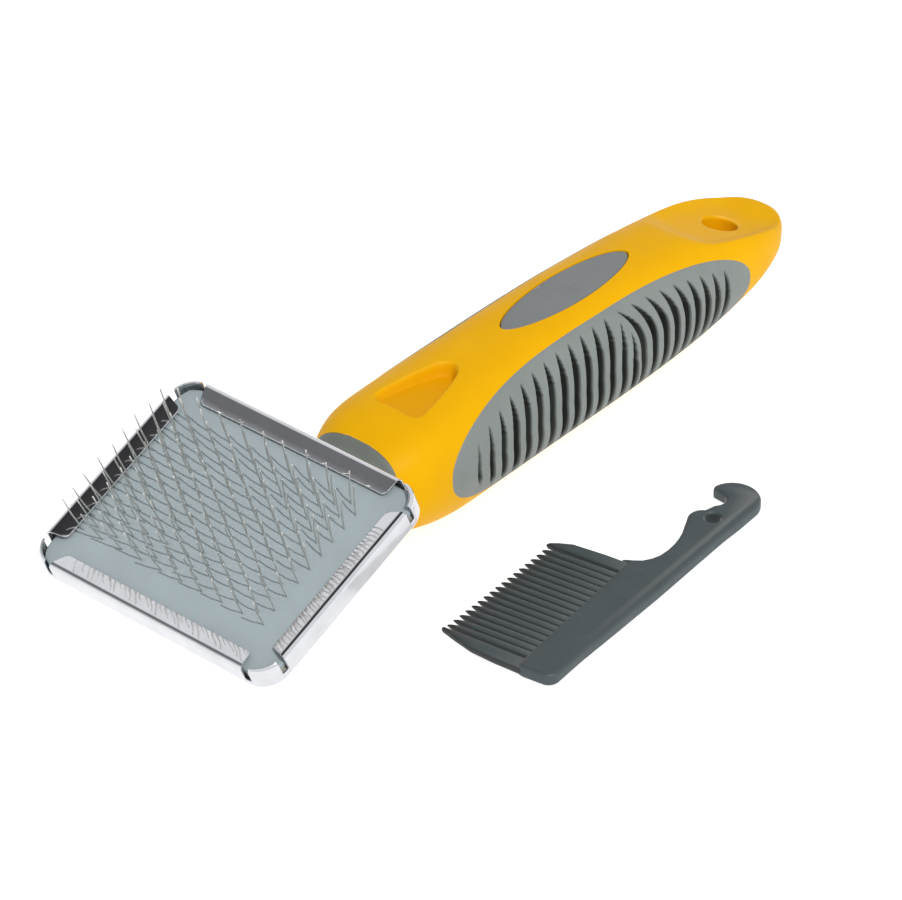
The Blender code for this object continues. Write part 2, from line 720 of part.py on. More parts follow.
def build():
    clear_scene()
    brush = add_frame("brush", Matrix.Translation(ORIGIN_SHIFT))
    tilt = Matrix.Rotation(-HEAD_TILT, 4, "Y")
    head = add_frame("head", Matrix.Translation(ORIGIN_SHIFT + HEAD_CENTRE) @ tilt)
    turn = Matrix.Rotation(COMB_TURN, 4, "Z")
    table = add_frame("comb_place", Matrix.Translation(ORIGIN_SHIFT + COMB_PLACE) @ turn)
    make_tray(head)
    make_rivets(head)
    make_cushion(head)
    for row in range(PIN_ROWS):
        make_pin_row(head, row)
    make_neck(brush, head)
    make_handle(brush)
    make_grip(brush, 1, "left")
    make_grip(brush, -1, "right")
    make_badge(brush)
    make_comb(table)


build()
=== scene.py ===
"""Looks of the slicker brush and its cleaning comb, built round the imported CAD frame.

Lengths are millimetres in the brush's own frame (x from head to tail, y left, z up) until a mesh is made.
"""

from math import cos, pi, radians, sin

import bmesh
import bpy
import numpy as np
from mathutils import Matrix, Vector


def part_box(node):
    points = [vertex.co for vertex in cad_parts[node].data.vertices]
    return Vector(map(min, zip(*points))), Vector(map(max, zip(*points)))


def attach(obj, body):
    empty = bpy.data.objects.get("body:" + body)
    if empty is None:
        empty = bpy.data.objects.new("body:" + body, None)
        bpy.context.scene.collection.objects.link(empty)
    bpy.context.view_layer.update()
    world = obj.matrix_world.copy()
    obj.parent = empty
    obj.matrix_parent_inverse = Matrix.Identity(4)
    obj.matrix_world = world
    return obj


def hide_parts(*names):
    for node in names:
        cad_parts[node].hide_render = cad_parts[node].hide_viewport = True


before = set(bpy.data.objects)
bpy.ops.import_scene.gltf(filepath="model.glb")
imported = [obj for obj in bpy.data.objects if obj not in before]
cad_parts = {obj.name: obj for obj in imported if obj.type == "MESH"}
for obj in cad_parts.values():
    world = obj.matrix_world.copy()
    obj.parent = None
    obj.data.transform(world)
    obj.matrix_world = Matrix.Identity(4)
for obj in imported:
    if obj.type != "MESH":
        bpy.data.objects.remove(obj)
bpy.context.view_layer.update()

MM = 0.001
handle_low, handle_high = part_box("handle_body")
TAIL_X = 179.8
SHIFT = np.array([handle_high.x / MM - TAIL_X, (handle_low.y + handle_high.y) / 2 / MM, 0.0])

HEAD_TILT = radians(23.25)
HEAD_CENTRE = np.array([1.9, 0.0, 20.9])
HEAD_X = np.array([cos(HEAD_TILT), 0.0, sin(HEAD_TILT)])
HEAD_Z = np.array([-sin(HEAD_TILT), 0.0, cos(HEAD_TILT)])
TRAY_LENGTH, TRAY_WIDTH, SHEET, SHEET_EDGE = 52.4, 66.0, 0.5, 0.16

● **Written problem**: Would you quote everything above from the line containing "make_rivets(head)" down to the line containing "zip(*points))), Vector(map(max, zip(*points)))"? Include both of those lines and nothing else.

● **Answer below**:
    make_rivets(head)
    make_cushion(head)
    for row in range(PIN_ROWS):
        make_pin_row(head, row)
    make_neck(brush, head)
    make_handle(brush)
    make_grip(brush, 1, "left")
    make_grip(brush, -1, "right")
    make_badge(brush)
    make_comb(table)


build()
=== scene.py ===
"""Looks of the slicker brush and its cleaning comb, built round the imported CAD frame.

Lengths are millimetres in the brush's own frame (x from head to tail, y left, z up) until a mesh is made.
"""

from math import cos, pi, radians, sin

import bmesh
import bpy
import numpy as np
from mathutils import Matrix, Vector


def part_box(node):
    points = [vertex.co for vertex in cad_parts[node].data.vertices]
    return Vector(map(min, zip(*points))), Vector(map(max, zip(*points)))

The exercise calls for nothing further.